How Germany Stacks Up Against Its European Neighbors

CNN/ Newswire | 9/11/2017, 7:25 a.m.
When German voters head to the polls on September 24, they'll have to choose from a record 42 parties, but ...

By Judith Vonberg, CNN Graphics by Henrik Pettersson, CNN

(CNN) -- When German voters head to the polls on September 24, they'll have to choose from a record 42 parties, but there are just two realistic candidates for Chancellor -- incumbent Angela Merkel, of the conservative Christian Democratic Union (CDU), and her Social Democratic Party (SPD) rival, Martin Schulz.

Immigration is still a top concern for many German voters after more than a million asylum seekers entered the country over the past two years, but other issues such as income inequality, climate change and an aging population are equally divisive.

Here's how Germany stacks up against its European neighbors on these issues, and what Merkel and Schulz plan to do about them.


At 4%, Germany has a very low rate of unemployment. And it's been falling fairly consistently -- from a high of 11.5% -- since 2005.

But although the number of full-time jobs has risen, there's been a bigger increase in the number of part-time and low-paid jobs.
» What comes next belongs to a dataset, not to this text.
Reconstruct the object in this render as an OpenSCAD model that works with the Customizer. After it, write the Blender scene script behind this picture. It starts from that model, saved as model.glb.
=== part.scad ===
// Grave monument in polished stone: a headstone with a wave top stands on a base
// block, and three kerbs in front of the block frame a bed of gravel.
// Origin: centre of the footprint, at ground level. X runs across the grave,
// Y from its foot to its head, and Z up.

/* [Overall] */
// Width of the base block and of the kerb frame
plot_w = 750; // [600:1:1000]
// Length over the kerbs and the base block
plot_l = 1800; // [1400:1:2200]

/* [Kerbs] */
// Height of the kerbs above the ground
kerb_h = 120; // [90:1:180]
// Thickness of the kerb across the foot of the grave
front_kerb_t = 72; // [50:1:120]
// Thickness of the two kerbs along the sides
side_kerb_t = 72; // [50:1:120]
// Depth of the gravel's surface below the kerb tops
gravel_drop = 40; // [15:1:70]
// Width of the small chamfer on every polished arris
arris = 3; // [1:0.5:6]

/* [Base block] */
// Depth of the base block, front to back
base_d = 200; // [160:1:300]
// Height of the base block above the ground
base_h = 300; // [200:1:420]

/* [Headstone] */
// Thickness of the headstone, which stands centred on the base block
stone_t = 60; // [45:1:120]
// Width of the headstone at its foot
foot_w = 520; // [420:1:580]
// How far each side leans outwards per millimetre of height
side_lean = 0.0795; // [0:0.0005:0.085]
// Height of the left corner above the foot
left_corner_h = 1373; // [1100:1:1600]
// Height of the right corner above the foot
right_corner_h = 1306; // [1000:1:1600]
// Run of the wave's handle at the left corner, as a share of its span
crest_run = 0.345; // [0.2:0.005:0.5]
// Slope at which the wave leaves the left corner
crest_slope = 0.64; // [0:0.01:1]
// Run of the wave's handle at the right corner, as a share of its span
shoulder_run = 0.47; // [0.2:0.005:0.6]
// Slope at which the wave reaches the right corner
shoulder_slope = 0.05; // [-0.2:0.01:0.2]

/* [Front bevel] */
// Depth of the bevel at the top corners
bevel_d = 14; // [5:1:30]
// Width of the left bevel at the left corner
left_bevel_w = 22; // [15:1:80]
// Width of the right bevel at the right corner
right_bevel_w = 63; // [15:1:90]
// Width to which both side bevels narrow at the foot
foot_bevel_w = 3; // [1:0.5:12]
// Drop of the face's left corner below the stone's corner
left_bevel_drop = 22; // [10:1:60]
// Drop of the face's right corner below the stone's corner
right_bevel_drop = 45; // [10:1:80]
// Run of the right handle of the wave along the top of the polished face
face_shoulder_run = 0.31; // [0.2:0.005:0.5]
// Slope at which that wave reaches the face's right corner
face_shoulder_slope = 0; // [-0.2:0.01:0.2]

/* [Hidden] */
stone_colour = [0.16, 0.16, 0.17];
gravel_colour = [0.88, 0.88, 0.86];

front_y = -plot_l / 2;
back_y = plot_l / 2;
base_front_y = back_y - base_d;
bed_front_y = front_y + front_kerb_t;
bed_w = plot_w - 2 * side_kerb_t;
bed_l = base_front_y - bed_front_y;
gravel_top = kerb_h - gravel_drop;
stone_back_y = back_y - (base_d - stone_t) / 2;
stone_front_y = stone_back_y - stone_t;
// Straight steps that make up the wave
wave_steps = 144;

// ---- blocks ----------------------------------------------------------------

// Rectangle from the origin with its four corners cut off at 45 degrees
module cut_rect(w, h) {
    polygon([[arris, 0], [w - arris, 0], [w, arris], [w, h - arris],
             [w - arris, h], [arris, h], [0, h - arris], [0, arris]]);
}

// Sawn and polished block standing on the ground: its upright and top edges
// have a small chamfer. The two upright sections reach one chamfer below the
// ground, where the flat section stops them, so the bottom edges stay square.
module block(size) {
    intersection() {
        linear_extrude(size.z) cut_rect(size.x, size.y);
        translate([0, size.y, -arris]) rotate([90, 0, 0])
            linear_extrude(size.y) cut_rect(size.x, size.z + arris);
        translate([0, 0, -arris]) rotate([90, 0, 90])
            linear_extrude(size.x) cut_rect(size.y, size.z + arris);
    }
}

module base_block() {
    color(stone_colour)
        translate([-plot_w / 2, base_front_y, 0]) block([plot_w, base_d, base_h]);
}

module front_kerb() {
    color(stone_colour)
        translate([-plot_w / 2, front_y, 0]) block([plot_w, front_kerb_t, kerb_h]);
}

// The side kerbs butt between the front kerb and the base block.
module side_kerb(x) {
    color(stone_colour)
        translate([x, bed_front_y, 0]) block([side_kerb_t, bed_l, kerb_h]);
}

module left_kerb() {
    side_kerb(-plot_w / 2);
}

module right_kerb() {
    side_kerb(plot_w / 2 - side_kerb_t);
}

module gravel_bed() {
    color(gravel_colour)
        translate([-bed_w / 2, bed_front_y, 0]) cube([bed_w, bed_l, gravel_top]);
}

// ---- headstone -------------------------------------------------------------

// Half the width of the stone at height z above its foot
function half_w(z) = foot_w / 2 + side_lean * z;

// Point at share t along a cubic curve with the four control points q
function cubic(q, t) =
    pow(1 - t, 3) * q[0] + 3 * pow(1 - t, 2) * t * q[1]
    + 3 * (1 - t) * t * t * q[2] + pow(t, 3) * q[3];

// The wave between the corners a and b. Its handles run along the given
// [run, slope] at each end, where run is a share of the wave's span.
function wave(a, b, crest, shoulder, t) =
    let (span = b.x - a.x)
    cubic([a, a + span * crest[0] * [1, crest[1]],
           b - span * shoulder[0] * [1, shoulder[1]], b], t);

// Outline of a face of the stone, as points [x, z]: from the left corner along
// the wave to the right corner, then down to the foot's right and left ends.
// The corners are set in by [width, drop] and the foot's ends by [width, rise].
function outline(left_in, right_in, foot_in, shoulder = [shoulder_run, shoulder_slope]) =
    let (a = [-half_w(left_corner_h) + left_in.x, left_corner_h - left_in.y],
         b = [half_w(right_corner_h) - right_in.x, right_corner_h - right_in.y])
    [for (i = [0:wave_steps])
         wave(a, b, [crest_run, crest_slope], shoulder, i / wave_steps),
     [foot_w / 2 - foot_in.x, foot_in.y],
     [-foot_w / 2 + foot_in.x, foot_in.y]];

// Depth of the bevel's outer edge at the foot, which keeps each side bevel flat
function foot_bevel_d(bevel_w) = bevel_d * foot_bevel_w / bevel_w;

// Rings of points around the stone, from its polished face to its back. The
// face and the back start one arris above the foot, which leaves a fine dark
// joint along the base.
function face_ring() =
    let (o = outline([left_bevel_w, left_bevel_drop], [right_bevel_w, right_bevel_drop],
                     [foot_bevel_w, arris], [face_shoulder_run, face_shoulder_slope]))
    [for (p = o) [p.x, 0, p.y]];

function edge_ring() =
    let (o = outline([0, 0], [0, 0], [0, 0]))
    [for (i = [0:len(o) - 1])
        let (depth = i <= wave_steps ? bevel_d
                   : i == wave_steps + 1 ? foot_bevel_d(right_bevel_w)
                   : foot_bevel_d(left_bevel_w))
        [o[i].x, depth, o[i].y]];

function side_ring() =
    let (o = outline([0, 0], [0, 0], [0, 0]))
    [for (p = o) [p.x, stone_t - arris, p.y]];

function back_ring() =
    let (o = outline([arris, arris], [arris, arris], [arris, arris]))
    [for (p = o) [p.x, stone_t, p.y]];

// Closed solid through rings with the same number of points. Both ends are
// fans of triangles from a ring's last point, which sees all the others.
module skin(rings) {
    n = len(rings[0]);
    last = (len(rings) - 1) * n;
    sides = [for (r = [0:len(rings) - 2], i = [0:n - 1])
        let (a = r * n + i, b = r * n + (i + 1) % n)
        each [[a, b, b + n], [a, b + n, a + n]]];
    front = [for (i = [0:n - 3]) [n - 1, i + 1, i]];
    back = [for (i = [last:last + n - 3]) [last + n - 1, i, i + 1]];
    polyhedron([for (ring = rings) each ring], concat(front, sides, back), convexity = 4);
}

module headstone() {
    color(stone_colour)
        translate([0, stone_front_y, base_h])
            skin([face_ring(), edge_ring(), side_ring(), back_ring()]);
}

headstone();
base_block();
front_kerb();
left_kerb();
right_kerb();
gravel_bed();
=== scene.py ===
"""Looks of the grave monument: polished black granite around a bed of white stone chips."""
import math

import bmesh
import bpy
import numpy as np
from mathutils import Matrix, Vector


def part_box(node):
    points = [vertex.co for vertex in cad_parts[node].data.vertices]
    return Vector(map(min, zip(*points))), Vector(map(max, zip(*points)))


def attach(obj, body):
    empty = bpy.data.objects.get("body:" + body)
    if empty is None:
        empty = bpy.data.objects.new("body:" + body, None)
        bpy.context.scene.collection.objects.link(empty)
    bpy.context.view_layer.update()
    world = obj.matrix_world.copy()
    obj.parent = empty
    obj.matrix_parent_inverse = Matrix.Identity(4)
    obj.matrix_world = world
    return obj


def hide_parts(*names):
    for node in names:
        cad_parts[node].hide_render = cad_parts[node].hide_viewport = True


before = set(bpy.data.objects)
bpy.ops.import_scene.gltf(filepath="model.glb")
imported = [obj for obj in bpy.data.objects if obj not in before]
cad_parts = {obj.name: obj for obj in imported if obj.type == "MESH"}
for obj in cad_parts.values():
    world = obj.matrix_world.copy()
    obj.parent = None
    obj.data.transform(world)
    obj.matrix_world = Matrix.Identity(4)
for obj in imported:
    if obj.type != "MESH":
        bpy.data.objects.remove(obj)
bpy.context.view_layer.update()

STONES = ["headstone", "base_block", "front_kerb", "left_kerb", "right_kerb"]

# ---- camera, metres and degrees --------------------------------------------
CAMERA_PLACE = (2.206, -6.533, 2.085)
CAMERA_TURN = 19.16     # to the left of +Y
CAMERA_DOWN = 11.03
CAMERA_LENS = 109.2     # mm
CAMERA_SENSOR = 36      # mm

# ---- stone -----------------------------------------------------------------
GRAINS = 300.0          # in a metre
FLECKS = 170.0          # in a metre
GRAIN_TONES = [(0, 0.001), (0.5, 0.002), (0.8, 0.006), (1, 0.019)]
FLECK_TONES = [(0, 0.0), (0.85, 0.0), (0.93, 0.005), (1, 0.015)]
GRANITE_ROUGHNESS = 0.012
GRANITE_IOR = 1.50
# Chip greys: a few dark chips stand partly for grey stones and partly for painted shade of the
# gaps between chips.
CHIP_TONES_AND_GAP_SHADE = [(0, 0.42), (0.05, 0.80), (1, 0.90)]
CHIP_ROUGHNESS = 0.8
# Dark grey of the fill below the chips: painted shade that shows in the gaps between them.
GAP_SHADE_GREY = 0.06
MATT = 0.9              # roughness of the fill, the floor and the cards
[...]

According to the Federal Employment Office, 4.7 million Germans rely solely on so-called "mini-jobs," which tend to be lower paying and insecure.

Schulz has promised to crack down on precarious forms of employment, pledging to offer workers a way into more secure jobs.

Merkel has herself hired several employees from her own government office to work as "mini-jobbers" on her election campaign -- for which she has been widely criticized -- but wants to see workers in these jobs benefit from the same wage increases as regular employees.

When asked about the hirings at a news conference, she said she saw no problem with employing people on these contracts.

Although Germans earn more on average than British, French, Spanish and Italian workers, incomes have stagnated over the past decade and are now slightly lower than in 2008.

Between 2008 and 2015, the number of people at risk of poverty rose nearly 10%, leaving one in six Germans at risk.

Tackling in-work poverty is a key part of Schulz's campaign.

"Whoever believes that good work deserves fair pay must vote SPD," he said at a recent rally.

The CDU manifesto says that "everyone should be able to afford to live from what they earn," but Merkel herself has said little on the issue, choosing to focus primarily on the country's low unemployment rate.

Figures show that incomes are a little more equal in Germany than in many of its European neighbors. But income inequality has hardly budged over the last decade.

It's a key concern for German voters and a central topic in the election campaign, particularly among Germany's left-wing parties.

"Zeit für mehr Gerechtigkeit" ("time for more fairness/justice") is Schulz's primary campaign slogan and a staple in his speeches.

Asked about social inequality in a live YouTube interview in August, Merkel spoke about employment figures and her government's success in raising the minimum wage.


Although Germany tops the list for asylum applications this year, the number is a lot lower than in 2015-2016, when the country received more than 1.2 million applications.